(Given exercise): Among the lines of data below, reproduce only those from the one with "doc.recompute()" through the one with "bpy.data.objects.remove(obj)", exactly as they stand, both ends included.

(Data excerpts):

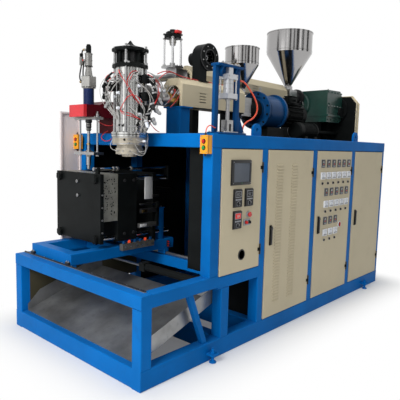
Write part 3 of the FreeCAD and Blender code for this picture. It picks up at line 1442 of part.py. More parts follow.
def blower():
    """A snail fan: scroll housing with its inlet ring and down duct, and the bladed wheel."""
    y = "die_y - 75"
    x = "blower_x"
    z = "blower_z"
    cover_top = "small_cover_top"
    drum = rod("scroll_drum", (x, y, z), "blower_radius", "blower_width", "Y")
    duct = box("scroll_duct", (x + " - blower_radius", y + " + 10", cover_top),
               ("95", "blower_width - 20", "%s - %s" % (z, cover_top)))
    flange = box("duct_flange", (x + " - blower_radius - 15", y + " - 5", cover_top),
                 ("125", "blower_width + 10", "10"))
    motor = rod("fan_motor", (x, y + " + blower_width", z), "62", "110", "Y")
    room = rod("scroll_room", (x, y + " + 6", z), "blower_radius - 8", "blower_width - 12", "Y")
    inlet = rod("inlet_hole", (x, y + " - 5", z), "72", "20", "Y")
    duct_room = box("duct_room", (x + " - blower_radius + 5", y + " + 15", cover_top + " - 1"),
                    ("85", "blower_width - 30", "%s - %s" % (z, cover_top)))
    shaft = rod("fan_shaft", (x, y + " + 40", z), "9", "blower_width - 40", "Y")
    hollow = cut("scroll_hollow", fuse("scroll_blank", [drum, duct, flange, motor]),
                 [room, inlet, duct_room])
    node("blower_housing", [fuse("blower_piece", [hollow, shaft])])
    blades = []
    count = 12
    for i in range(count):
        angle = 360 * i / count
        blade = doc.addObject("Part::Box", "blade_%d" % i)
        blade.Length = 26
        blade.Width = 60
        blade.Height = 3
        turn = Rotation(Vector(0, 1, 0), angle)
        place = turn.multVec(Vector(62, 0, -1.5))
        put(blade, ("%s + %f" % (x, place.x), y + " + 20", "%s + %f" % (z, place.z)), turn)
        blades.append(blade)
    back = rod("wheel_back", (x, y + " + 76", z), "90", "5", "Y")
    hub = rod("wheel_hub", (x, y + " + 42", z), "20", "39", "Y")
    front = cut("wheel_ring", rod("wheel_ring_blank", (x, y + " + 17", z), "90", "4", "Y"),
                [rod("wheel_ring_hole", (x, y + " + 10", z), "60", "20", "Y")])
    wheel = fuse("fan_wheel_blank", [*blades, back, hub, front])
    bore = rod("wheel_bore", (x, y, z), "9 + shaft_play", "blower_width", "Y")
    node("blower_wheel", [cut("fan_wheel", wheel, [bore])])


def accumulator_cylinder():
    """The four-rod cylinder that stands on the main extruder's head block."""
    x = "main_head_x + 16"
    crown_z = "main_axis_z + 285"
    foot = "main_axis_z + 70"
    pieces = [
        box("stand_plate", (x + " - 75", "main_y - 75", foot), ("150", "150", "24")),
        rod("stand_crown", (x, "main_y", crown_z), "88", "26"),
        rod("stand_cap", (x, "main_y", crown_z + " + 26"), "60", "22"),
        hexagon("stand_nut", (x, "main_y", crown_z + " - 30"), "26", "30"),
        rod("stand_ram", (x, "main_y", foot + " + 10"), "17", crown_z + " - (%s)" % foot),
    ]
    for i, (dx, dy) in enumerate([(-55, -55), (55, -55), (-55, 55), (55, 55)]):
        pieces.append(rod("stand_rod_%d" % i, ("%s + %d" % (x, dx), "main_y + %d" % dy,
                                               foot + " + 10"), "9", crown_z + " - (%s)" % foot))
    node("accumulator_cylinder", [fuse("stand_piece", pieces)])


# ---------------------------------------------------------------- air hoses

def hose_tube(label, radius, start_at, points):
    """A hose along straight runs joined by tangent arcs as large as the runs allow."""
    corner_of_run = Vector(*[value(formula) for formula in start_at])
    places = [corner_of_run + Vector(*p) for p in points]
    edges = []
    radii = []
    start = places[0]
    for before, corner, after in zip(places, places[1:], places[2:]):
        towards = (corner - before).normalize()
        onwards = (after - corner).normalize()
        turn = towards.getAngle(onwards)
        shorter = min((corner - before).Length, (after - corner).Length)
        trim = 0.45 * shorter
        radii.append(trim / math.tan(turn / 2))
        enter = corner - towards * trim
        leave = corner + onwards * trim
        bisector = (onwards - towards).normalize()
        middle = corner + bisector * (radii[-1] / math.cos(turn / 2) - radii[-1])
        edges.append(Part.LineSegment(start, enter).toShape())
        edges.append(Part.Arc(enter, middle, leave).toShape())
        start = leave
    edges.append(Part.LineSegment(start, places[-1]).toShape())
    path = Part.Wire(edges)
    first = (places[1] - places[0]).normalize()
    ring = Part.Wire(Part.makeCircle(radius, places[0], first))
    tube = path.makePipeShell([ring], True, True)
    print("%s radii %s, volume over section times length %.4f" % (
        label, [round(r) for r in radii], tube.Volume / (math.pi * radius ** 2 * path.Length)))
    made = doc.addObject("Part::Feature", label + "_tube")
    made.Shape = tube
    return made


LIFT_HOSE = [(155.3, 0, 436), (205, 0, 436), (290, 4, 380), (375, 10, 320), (427, 16, 250),
             (420, 22, 185), (365, 28, 138), (305, 30, 120), (262, 30, 92), (237, 30, 52),
             (235.5, 30, 0.5)]
BUTTON_HOSE = [(-35, 45, -14.7), (-35, 45, 13), (-23, 46, 42), (5, 47, 60), (33, 49, 60),
               (56, 50, 46.5), (79.6, 50, 45)]


def hoses():
    node("lift_hose", [hose_tube("lift_hose", 7, ("lift_x", "lift_y", "deck_height"), LIFT_HOSE)])
    node("button_hose", [hose_tube("button_hose", 4, ("portal_front", "0", "deck_height"),
                                   BUTTON_HOSE)])


base_beams()
low_frame()
upper_frame()
discharge_chute()
cabinet_panels()
doors()
door_1_controls()
door_3_controls()
button_boxes()
shuttle_rails()
carriage()
shuttle_drive()
front_platen()
moving_platen()
clamp_cylinder()
mould_half("mould_front_half", FRONT_OF_MOULD)
mould_half("mould_rear_half", "station_x + play / 2")
die_head()
die_crown()
blow_station()
lift_unit()
extruder_supports()
barrels()
hopper("small_hopper", "small_hopper_x", "die_y", "small_axis_z + 183", "174", "30", "245", "165")
hopper("main_hopper", "main_hopper_x", "main_y", "main_axis_z + 115", "280", "38", "395", "240")
small_drive()
gearbox()
main_motor()
belt_guard()
blower()
accumulator_cylinder()
hoses()

doc.recompute()

for obj in doc.Objects:
    if "Invalid" in obj.State or "Error" in obj.State:
        raise RuntimeError("%s failed: %s" % (obj.Name, obj.State))

os.makedirs("parts", exist_ok=True)
for piece in nodes:
    shape = piece.Shape
    if shape.isNull() or not shape.isValid():
        raise RuntimeError("%s has no valid shape" % piece.Label)
    shape.exportStep("parts/%s.step" % piece.Label)
print("%d nodes" % len(nodes))
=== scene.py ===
import itertools
import math

import bmesh
import bpy
from mathutils import Matrix, Vector


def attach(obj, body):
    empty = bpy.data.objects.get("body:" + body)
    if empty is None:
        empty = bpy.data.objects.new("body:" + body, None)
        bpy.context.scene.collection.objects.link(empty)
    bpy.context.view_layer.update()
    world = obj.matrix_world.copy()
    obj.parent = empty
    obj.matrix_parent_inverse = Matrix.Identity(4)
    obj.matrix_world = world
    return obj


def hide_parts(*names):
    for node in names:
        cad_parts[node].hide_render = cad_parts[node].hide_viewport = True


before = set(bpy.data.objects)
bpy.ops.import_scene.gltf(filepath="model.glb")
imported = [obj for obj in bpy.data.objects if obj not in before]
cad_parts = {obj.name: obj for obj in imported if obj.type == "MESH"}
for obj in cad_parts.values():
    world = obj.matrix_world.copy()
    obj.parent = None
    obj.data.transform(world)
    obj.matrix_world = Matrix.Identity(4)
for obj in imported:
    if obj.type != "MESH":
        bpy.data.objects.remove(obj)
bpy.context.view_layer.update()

# Places on the machine are in millimetres from its frame's near front bottom corner: X rearwards,
# Y across to the far side, Z up. at() brings them to the row frame. The camera, the lamps, the
# cards, the floor and the hoses' routes are given in the row frame itself, in metres.

CORNER = Vector((2015, 885, 0))
NEAR, FAR = (0, -1, 0), (0, 1, 0)
FRONT, REAR = (-1, 0, 0), (1, 0, 0)
UP, DOWN = (0, 0, 1), (0, 0, -1)
SHARP_ANGLE = math.radians(32)


def at(x, y, z):
    return (Vector((x, y, z)) - CORNER) / 1000


# ---------------------------------------------------------------- camera, floor and light

# as fitted to the straight edges in the photo
CAMERA_PLACE = Vector((-4.0419, -3.2313, 1.6959))
CAMERA_YAW, CAMERA_PITCH, CAMERA_ROLL = 42.207, -6.418, 1.452
CAMERA_LENS = 42.52


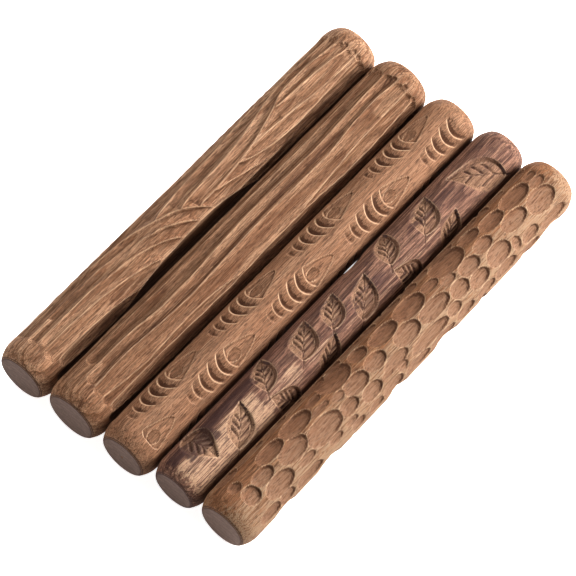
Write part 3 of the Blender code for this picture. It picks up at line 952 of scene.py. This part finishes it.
def colour_setting(name, description, default):
    return bpy.props.FloatVectorProperty(name=name, description=description, default=default, size=3,
                                         subtype="COLOR", min=0.0, max=1.0)


def number_setting(name, description, default, **kind):
    return bpy.props.FloatProperty(name=name, description=description, default=default, **kind)


def share_setting(name, description, default, high=1.0):
    return number_setting(name, description, default, min=0.0, max=high, subtype="FACTOR")


class WoodSettings(bpy.types.PropertyGroup):
    """Colours and figure of one stick's wood"""

    pale: colour_setting("Pale wood", "Lightest wood of the side", (0.60, 0.40, 0.265))
    middle: colour_setting("Middle wood", "Wood of the broader bands", (0.44, 0.245, 0.143))
    dark: colour_setting("Dark wood", "Late growth and fibre lines", (0.175, 0.077, 0.036))
    streak: colour_setting("Streak", "Darkest growth lines and pores", (0.075, 0.03, 0.016))
    sapwood: colour_setting("Sapwood", "Pale wood from the outside of the tree", (0.60, 0.40, 0.26))
    fresh_cut: colour_setting("Fresh cut", "Wood laid bare by the carving", (0.45, 0.26, 0.15))
    end_pale: colour_setting("End grain", "Sanded end of the stick", (0.27, 0.188, 0.158))
    end_dark: colour_setting("End rings", "Growth rings on the end", (0.18, 0.122, 0.098))
    ring_lean: number_setting("Ring lean", "Slope of the growth rings across", 0.3)
    ring_spacing: number_setting("Ring spacing", "Growth of one year, in mm", 2.4, min=0.2)
    ring_strength: share_setting("Rings", "How dark the growth rings are", 0.6)
    band_strength: share_setting("Bands", "How strong the broad bands are", 0.6)
    fibre_strength: share_setting("Fibre", "How dark the fine fibre is", 0.55)
    # Strength of the dark grain mask, which also carries painted shade.
    streak_strength: share_setting("Streaks", "How dark the marked streaks are", 0.8)
    fresh_strength: share_setting("Fresh cut amount", "How much the cut wood differs", 0.5)
    # Strengths and width of the painted highlight on crests and of the painted shade in grooves and hollows.
    crest_strength: share_setting("Crest highlight", "How light the painted ridge highlight is", 0.42)
    crest_reach: number_setting("Crest reach", "How wide the painted ridge highlight is, in mm", 0.5, min=0.1)
    groove_strength: share_setting("Groove shade", "How dark the bottoms of cuts are", 0.6)
    hollow_strength: share_setting("Hollow shade", "How much darker the deep cuts are", 0.35)
    pores: share_setting("Pores", "How dark the pores are", 0.5)
    end_radius: number_setting("End radius", "Radius of the end face, in mm", 10.0)
    centre_pit: share_setting("Centre pit", "Mark of the lathe centre on the near end", 0.0)


class RollerSettings(bpy.types.PropertyGroup):
    """Sizes shared by the five rollers"""

    columns: bpy.props.IntProperty(name="Columns", description="Points round each stick",
                                   default=192, min=24, max=196)
    rows: bpy.props.IntProperty(name="Rows", description="Points along each stick's carved side",
                                default=466, min=40, max=470)
    depth: share_setting("Carving depth", "Depth of every pattern, 1 as designed", 1.0, 1.2)


class StageSettings(bpy.types.PropertyGroup):
    """Floor, lights and camera"""

    floor: colour_setting("Floor", "Colour of the floor", (0.93, 0.93, 0.93))
    floor_glow: number_setting("Floor glow", "Light given off by the floor", 0.22, min=0.0)
    floor_whitening: number_setting("Floor whitening", "Extra light the camera sees from the floor", 0.65,
                                    min=0.0)
    floor_size: number_setting("Floor size", "Side of the floor", 6.0, unit="LENGTH")
    sky: number_setting("Sky", "Strength of the even light", 0.12, min=0.0)
    key: number_setting("Key light", "Power of the large soft light", 30.5, unit="POWER")
    overhead: number_setting("Overhead light", "Power of the light from above", 12.5, unit="POWER")
    front: number_setting("Front light", "Power of the light on the near ends", 3.2, unit="POWER")
    contrast: number_setting("Gamma", "Display gamma, lower for deeper shadows", 0.76, min=0.5, max=1.5)
    lens: number_setting("Lens", "Focal length", 220.6, unit="CAMERA")
    distance: number_setting("Distance", "Camera to the rollers", 1.381, unit="LENGTH")


# ---------------------------------------------------------------- pieces

PLAIN_RADIUS = {"wave_roller": 12.5, "flute_roller": 13.2, "ripple_roller": 12.1, "leaf_roller": 11.3,
                "dimple_roller": 12.2}


def build_roller(context, name, pattern, streaks, outer_wood, bared, **wood_values):
    """Turn, carve, finish and hang one roller in place of its CAD stick."""
    sizes = context.scene.roller_sizes
    low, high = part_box(name)
    radius = PLAIN_RADIUS[name]
    centre = ((low.x + high.x) / 2, (low.y + high.y) / 2, radius * MM)
    wood = getattr(context.scene, name.replace("_roller", "_wood"))
    wood.end_radius = radius - SHOULDER_DROP
    for setting, value in wood_values.items():
        setattr(wood, setting, value)
    mesh = blank_stick(sizes.columns, sizes.rows).copy()
    mesh.name = name + "_carved"
    size_stick(mesh, radius, PIT_DEPTH * wood.centre_pit)
    place, angle, on_side = carve_stick(mesh, radius, pattern, sizes.depth, wood.crest_reach)
    # The streaks mask holds dark grain together with painted shade.
    add_mask(mesh, "dark_grain", streaks(place, angle, radius))
    add_mask(mesh, "sapwood", outer_wood(place, angle, radius))
    add_mask(mesh, "fresh_cut", bared(place, angle, radius) * on_side)
    mesh.transform(Matrix.Translation(centre))
    mesh.shade_smooth()
    mesh.materials.append(carved_walnut(name.replace("_roller", "_walnut_side"), centre, wood))
    mesh.materials.append(end_grain(name.replace("_roller", "_walnut_end"), centre, wood))
    facing = np.zeros(len(mesh.polygons) * 3)
    mesh.polygons.foreach_get("normal", facing)
    on_end = np.abs(facing[1::3]) > 0.9
    mesh.polygons.foreach_set("material_index", on_end.astype(np.int32))
    if len(mesh.polygons) == 0:
        raise RuntimeError(name + " came out empty")
    piece = bpy.data.objects.new(name + "_carved", mesh)
    context.scene.collection.objects.link(piece)
    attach(piece, name)
    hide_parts(name)
    return {"FINISHED"}


class BuildWaveRoller(bpy.types.Operator):
    """Roller with long hollows that sweep round it in waves"""

    bl_idname = "rollers.wave"
    bl_label = "Wave roller"

    def execute(self, context):
        return build_roller(context, "wave_roller", carve_waves, no_mask, no_mask, no_mask)


class BuildFluteRoller(bpy.types.Operator):
    """Roller with nearly straight hollows along it"""

    bl_idname = "rollers.flute"
    bl_label = "Flute roller"

    def execute(self, context):
        return build_roller(context, "flute_roller", carve_flutes, flute_streak_and_valley_shade, no_mask, no_mask,
                            pale=(0.51, 0.33, 0.212), middle=(0.36, 0.195, 0.112))


class BuildRippleRoller(bpy.types.Operator):
    """Roller with rows of crescent steps and thumb marks"""

    bl_idname = "rollers.ripple"
    bl_label = "Ripple roller"

    def execute(self, context):
        return build_roller(context, "ripple_roller", carve_ripples, ripple_painted_shade, no_mask, no_mask,
                            pale=(0.40, 0.245, 0.155), middle=(0.35, 0.175, 0.095), dark=(0.2, 0.09, 0.045),
                            ring_strength=0.2, band_strength=0.3, fibre_strength=0.35, centre_pit=1.0,
                            crest_strength=0.58, crest_reach=0.7, groove_strength=0.75, hollow_strength=0.3)


class BuildLeafRoller(bpy.types.Operator):
    """Roller with sunk leaves"""

    bl_idname = "rollers.leaf"
    bl_label = "Leaf roller"

    def execute(self, context):
        return build_roller(context, "leaf_roller", carve_leaves, leaf_heartwood_and_vein_shade, leaf_sapwood, leaf_fresh_cut_and_light,
                            pale=(0.46, 0.275, 0.19), middle=(0.285, 0.155, 0.11), dark=(0.10, 0.048, 0.036),
                            streak=(0.07, 0.034, 0.034), fresh_cut=(0.47, 0.30, 0.19), fresh_strength=0.85,
                            sapwood=(0.56, 0.385, 0.265), ring_spacing=1.5, band_strength=0.9,
                            hollow_strength=0.15)


class BuildDimpleRoller(bpy.types.Operator):
    """Roller covered in gouge scoops"""

    bl_idname = "rollers.dimple"
    bl_label = "Dimple roller"

    def execute(self, context):
        return build_roller(context, "dimple_roller", carve_dimples, dimple_far_wall_shade, dimple_sapwood,
                            dimple_fresh_cut, pale=(0.42, 0.235, 0.13), middle=(0.33, 0.165, 0.085),
                            sapwood=(0.38, 0.262, 0.172), fresh_cut=(0.32, 0.185, 0.12),
                            streak=(0.10, 0.045, 0.025), streak_strength=0.75, crest_strength=0.5,
                            fresh_strength=0.6, ring_strength=0.35, band_strength=0.75,
                            hollow_strength=0.15)


# Where each light stands and how wide it is, in metres.
LAMPS = {"key": ((0.82, 0.80, 0.53), 0.45), "overhead": ((-0.54, 0.30, 1.02), 0.8),
         "front": ((-0.25, -1.2, 0.3), 0.5)}
SKY_COLOUR = (1.0, 0.93, 0.84, 1.0)
# The camera's turn, rise and roll in degrees, and the point it looks at.
CAMERA_ANGLES = (39.0, 60.11, 1.43)
CAMERA_AIM = (-0.0022, 0.0013, 0.0)


class SetStage(bpy.types.Operator):
    """Pale floor, soft studio light and the camera"""

    bl_idname = "rollers.stage"
    bl_label = "Stage"

    def execute(self, context):
        stage = context.scene.roller_stage
        self.make_floor(context, stage)
        self.make_lights(context, stage)
        self.make_camera(context, stage)
        context.scene.view_settings.view_transform = "Standard"
        context.scene.view_settings.gamma = stage.contrast
        return {"FINISHED"}

    def make_floor(self, context, stage):
        bm = bmesh.new()
        bmesh.ops.create_grid(bm, x_segments=4, y_segments=4, size=stage.floor_size / 2)
        mesh = bpy.data.meshes.new("floor")
        bm.to_mesh(mesh)
        bm.free()
        material, w, shader = bare_material("floor_white")
        place = w.tree.nodes.new("ShaderNodeTexCoord").outputs["Object"]
        cloud = w.spread(w.noise(place, (3.0,) * 3), 0.3, 0.7, 0.0, 1.0)
        tint = w.mix(cloud, stage.floor, [0.99 * c for c in stage.floor])
        w.join(tint, shader.inputs["Base Color"])
        shader.inputs["Roughness"].default_value = 0.9
        shader.inputs["Emission Color"].default_value = (1.0, 1.0, 1.0, 1.0)
        seen = w.tree.nodes.new("ShaderNodeLightPath").outputs["Is Camera Ray"]
        glow = w.spread(seen, 0.0, 1.0, stage.floor_glow, stage.floor_glow + stage.floor_whitening)
        w.join(glow, shader.inputs["Emission Strength"])
        mesh.materials.append(material)
        floor = bpy.data.objects.new("floor", mesh)
        context.scene.collection.objects.link(floor)

    def make_lights(self, context, stage):
        world = bpy.data.worlds.new("studio")
        world.use_nodes = True
        sky = world.node_tree.nodes["Background"]
        sky.inputs["Color"].default_value = SKY_COLOUR
        sky.inputs["Strength"].default_value = stage.sky
        context.scene.world = world
        for name, (spot, size) in LAMPS.items():
            self.area_light(context, name, spot, size, getattr(stage, name))

    def area_light(self, context, name, spot, size, power):
        light = bpy.data.lights.new(name, "AREA")
        light.size = size
        light.energy = power
        lamp = bpy.data.objects.new(name, light)
        lamp.location = spot
        lamp.rotation_euler = (-Vector(spot)).to_track_quat("-Z", "Y").to_euler()
        context.scene.collection.objects.link(lamp)

    def make_camera(self, context, stage):
        turn, rise, roll = (math.radians(a) for a in CAMERA_ANGLES)
        back = Vector((math.sin(turn) * math.cos(rise), -math.cos(turn) * math.cos(rise), math.sin(rise)))
        right = (-back).cross(Vector((0.0, 0.0, 1.0))).normalized()
        up = right.cross(-back)
        across = math.cos(roll) * right + math.sin(roll) * up
        upright = math.cos(roll) * up - math.sin(roll) * right
        data = bpy.data.cameras.new("camera")
        data.sensor_fit = "HORIZONTAL"
        data.sensor_width = 36.0
        data.lens = stage.lens
        data.clip_start = 0.05
        data.clip_end = 20.0
        camera = bpy.data.objects.new("camera", data)
        turned = Matrix((across, upright, back)).transposed().to_4x4()
        camera.matrix_world = Matrix.Translation(Vector(CAMERA_AIM) + back * stage.distance) @ turned
        context.scene.collection.objects.link(camera)
        context.scene.camera = camera


OPERATORS = (BuildWaveRoller, BuildFluteRoller, BuildRippleRoller, BuildLeafRoller, BuildDimpleRoller,
             SetStage)


class RollerPanel(bpy.types.Panel):
    """Sizes, colours and buttons for the rollers"""

    bl_idname = "VIEW3D_PT_clay_rollers"
    bl_label = "Clay Texture Rollers"
    bl_space_type = "VIEW_3D"
    bl_region_type = "UI"
    bl_category = "Rollers"

    def draw(self, context):
        scene = context.scene
        for settings in (scene.roller_sizes, scene.roller_stage):
            for name in settings.__annotations__:
                self.layout.prop(settings, name)
        for kind in OPERATORS:
            self.layout.operator(kind.bl_idname)


CLASSES = (WoodSettings, RollerSettings, StageSettings) + OPERATORS + (RollerPanel,)
WOODS = [name.replace("_roller", "_wood") for name in PLAIN_RADIUS]


def register():
    for kind in CLASSES:
        bpy.utils.register_class(kind)
    scene = bpy.types.Scene
    scene.roller_sizes = bpy.props.PointerProperty(type=RollerSettings)
    scene.roller_stage = bpy.props.PointerProperty(type=StageSettings)
    for wood in WOODS:
        setattr(scene, wood, bpy.props.PointerProperty(type=WoodSettings))


def unregister():
    scene = bpy.types.Scene
    for name in ["roller_sizes", "roller_stage"] + WOODS:
        delattr(scene, name)
    for kind in reversed(CLASSES):
        bpy.utils.unregister_class(kind)


def main():
    register()
    bpy.ops.rollers.wave()
    bpy.ops.rollers.flute()
    bpy.ops.rollers.ripple()
    bpy.ops.rollers.leaf()
    bpy.ops.rollers.dimple()
    bpy.ops.rollers.stage()


if __name__ == "__main__":
    main()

(Written answer):
doc.recompute()

for obj in doc.Objects:
    if "Invalid" in obj.State or "Error" in obj.State:
        raise RuntimeError("%s failed: %s" % (obj.Name, obj.State))

os.makedirs("parts", exist_ok=True)
for piece in nodes:
    shape = piece.Shape
    if shape.isNull() or not shape.isValid():
        raise RuntimeError("%s has no valid shape" % piece.Label)
    shape.exportStep("parts/%s.step" % piece.Label)
print("%d nodes" % len(nodes))
=== scene.py ===
import itertools
import math

import bmesh
import bpy
from mathutils import Matrix, Vector


def attach(obj, body):
    empty = bpy.data.objects.get("body:" + body)
    if empty is None:
        empty = bpy.data.objects.new("body:" + body, None)
        bpy.context.scene.collection.objects.link(empty)
    bpy.context.view_layer.update()
    world = obj.matrix_world.copy()
    obj.parent = empty
    obj.matrix_parent_inverse = Matrix.Identity(4)
    obj.matrix_world = world
    return obj


def hide_parts(*names):
    for node in names:
        cad_parts[node].hide_render = cad_parts[node].hide_viewport = True


before = set(bpy.data.objects)
bpy.ops.import_scene.gltf(filepath="model.glb")
imported = [obj for obj in bpy.data.objects if obj not in before]
cad_parts = {obj.name: obj for obj in imported if obj.type == "MESH"}
for obj in cad_parts.values():
    world = obj.matrix_world.copy()
    obj.parent = None
    obj.data.transform(world)
    obj.matrix_world = Matrix.Identity(4)
for obj in imported:
    if obj.type != "MESH":
        bpy.data.objects.remove(obj)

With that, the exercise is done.